Ramona Quimby, Age 8
- First edition
- Author: Beverly Cleary
- Illustrator: Alan Tiegreen (first edition) Tracy Dockray (second edition) Jacqueline Rogers (third edition)
- Language: English
- Series: Ramona
- Genre: Children's novel
- Publisher: William Morrow
- Publication date: 1981
- Publication place: United States
- Media type: Print (Hardback & Paperback)
- Preceded by: Ramona and Her Mother
- Followed by: Ramona Forever

= Ramona Quimby, Age 8 =

1981 novel by Beverly Cleary

Ramona Quimby, Age 8 is a 1981 children's novel by American author Beverly Cleary. It is the sixth installment in the Ramona series, following Ramona and Her Mother (1979). In the story, Ramona Quimby is in the third grade, now at a new school, and making some new friends. With Beezus in junior high and Mr. Quimby going back to college, Ramona feels the pressure with everyone counting on her to manage at school by herself and get along with Willa Jean after school every day. Ramona Quimby, Age 8 was named a Newbery Honor book in 1982.

== Plot summary ==
Ramona Quimby is beginning life in third grade. The schools in the Quimbys' neighborhood have been reorganized, and now she gets to ride the bus to Cedarhurst Primary, where she and her fellow third graders will be the biggest kids in the school. Ramona is happy about the changes until a boy on the bus steals her new eraser, but she rises to the challenge and ends up deciding that "Yard Ape" (the boy who stole her eraser, known as "Danny" to adults) may not be so bad, after all.

Ramona feels the best part of being in third grade is Sustained Silent Reading. When Ramona cracks a hard boiled egg on her head at lunch—and finds out her mother forgot to boil it—she ends up in the secretary's office with a head full of raw egg, where she overhears Mrs. Whaley describe her as a show-off and a nuisance. Even Yard Ape is unable to make her feel better. Things get worse when Ramona suddenly becomes ill and throws up in class, causing her mother to leave work to take her home.

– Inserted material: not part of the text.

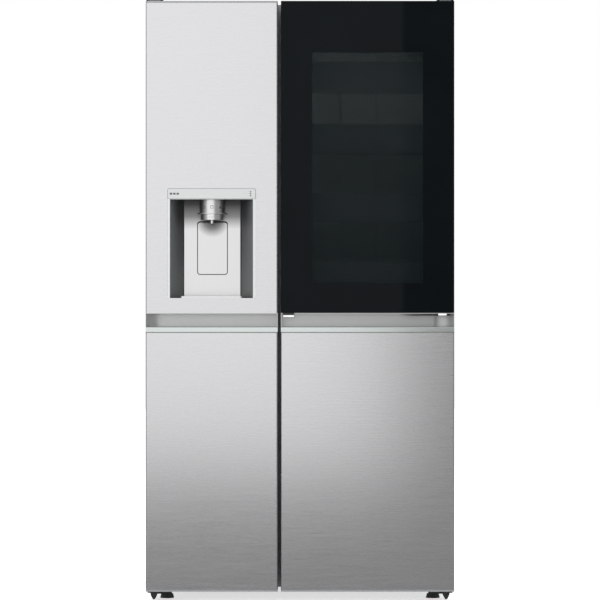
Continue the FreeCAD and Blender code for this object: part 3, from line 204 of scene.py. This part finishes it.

Ramona also deals with her friend Howie Kemp's little sister Willa Jean. Every day after school, Howie goes outside to ride bikes with his friends, and Ramona is forced to play baby games with Willa Jean. Beezus always has homework to do as since she is in junior high school now, but Ramona isn't so lucky.

At one point, Mr. Quimby has had enough of the gloom on one Sunday and insists the family go out to eat, so they go to the Whopperburger. When they arrive, Ramona begins to dance when she accidentally bumps into an older gentleman who salutes her. Embarrassed, she goes back and rejoins her family. When the Quimbys are about to leave, they are informed by the waitress that the older gentleman had paid for their meal, saying that the Quimbys reminded him of his own family who he had not seen in some time.

==Critical reception==
Critics welcomed Ramona Quimby, Age 8, praising Cleary's ability to convey the real concerns of ordinary children with clarity and sensitivity. The Children's Literature review says, "Kids may easily identify with Ramona's difficulties, as Cleary depicts this 'typical' white American middle-class family with warmth and interest. Cleary tackles the difficult issue of describing a happy family with grace; the Quimby family is far from perfect, and although not poverty-stricken, they are also far from rich."

Kirkus Reviews agree that readers will identify with Ramona, writing "Though the family has its money worries and its cranky days, things are never so bad that a Sunday dinner at the Whopperburger can't cheer them up... As always, Ramona's thought processes are amusing, touching, and revealing. Once more, Cleary shows us life through Ramona's eyes and shows her young readers that they are not alone."

In 1986, Choosing Books for Kids included Ramona Quimby, Age 8 in its list of Ten Books for Eights and Nines Too Good to Miss, and says "Cleary paints a real world kids can readily relate to."

==Editions==
The book has been translated into Spanish, with the title Ramona empieza el curso. It has also been translated into Afrikaans, Bulgarian, Chinese, Dutch, German (with the title Ramona oder Eine wirklich nette Familie), Hebrew, Hungarian (with the title Ramona), Japanese, Korean, Persian, Thai, and Turkish.